I finally broke down and bought a bicycle the other day, a Bacini mountain bike (made in Taiwan) for about $110. I took it for a long ride in the country, which you can get to with just a short trek outside of Meknes. The surrounding farm land reminds me a lot of Montana, as I’ve stated before, with rolling hills leading into the mountains and strip-farmed land checkerboarding the landscape. It was a pleasant ride, though I have to do some adjusting to the gear shifters and derailleurs, which are a bit cranky, so to speak. Needless to say, after my 20-km (estimated) ride, my rear end was sore the next day. Here’s a look at Meknes from the southern edge of town.

Of course, I’ll put this image and most of the others that you see on the blog into the photo gallery in a larger size, so check there for these photos, and others, in the new section “Morocco.”

Monday I was tempted to get up early and watch the eclipse, but I decided not to bother since I had no way of observing it without going blind. By all accounts, it was fantastic. There is another one in this area on March 29th, 2006. Unfortunately, Morocco will be just outside the zone of totality.

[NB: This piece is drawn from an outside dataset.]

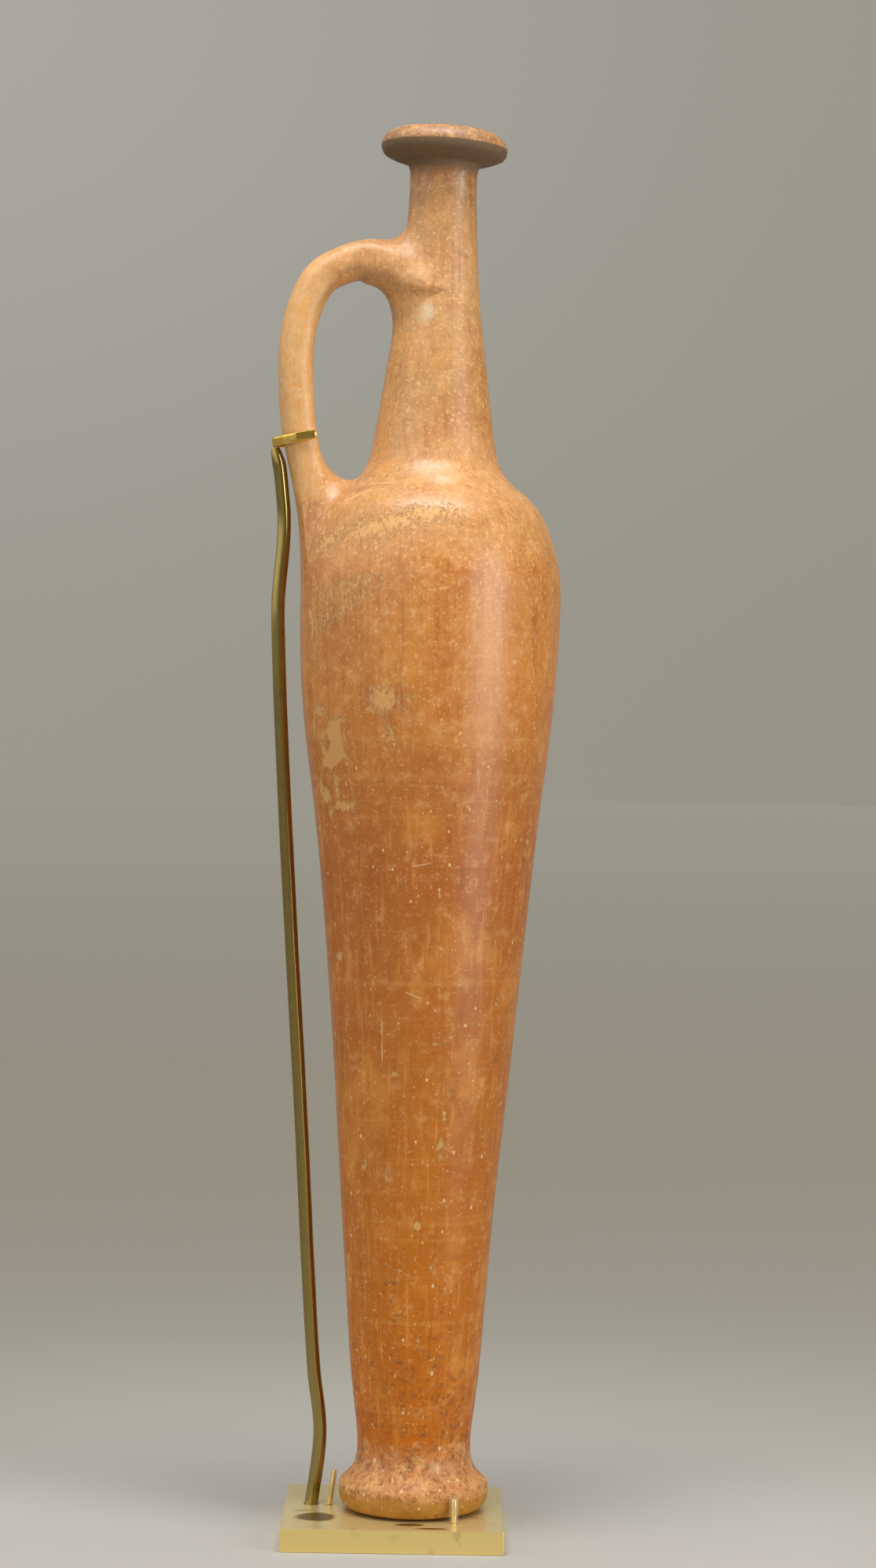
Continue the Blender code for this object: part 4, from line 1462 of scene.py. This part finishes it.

Hah, Yanks win first game 4-2. I didn’t stay up to listen to it last night, even though it was an “early” game. With a 7pm Eastern time start, that meant it didn’t come on until 11pm our time. Tonight it’s even worse, starting at 2am (10pm ET). Of course, if the people upstairs are still up making noise because of the late Ramadan hours and keeping me awake, maybe I’ll try to watch or listen to it. More later.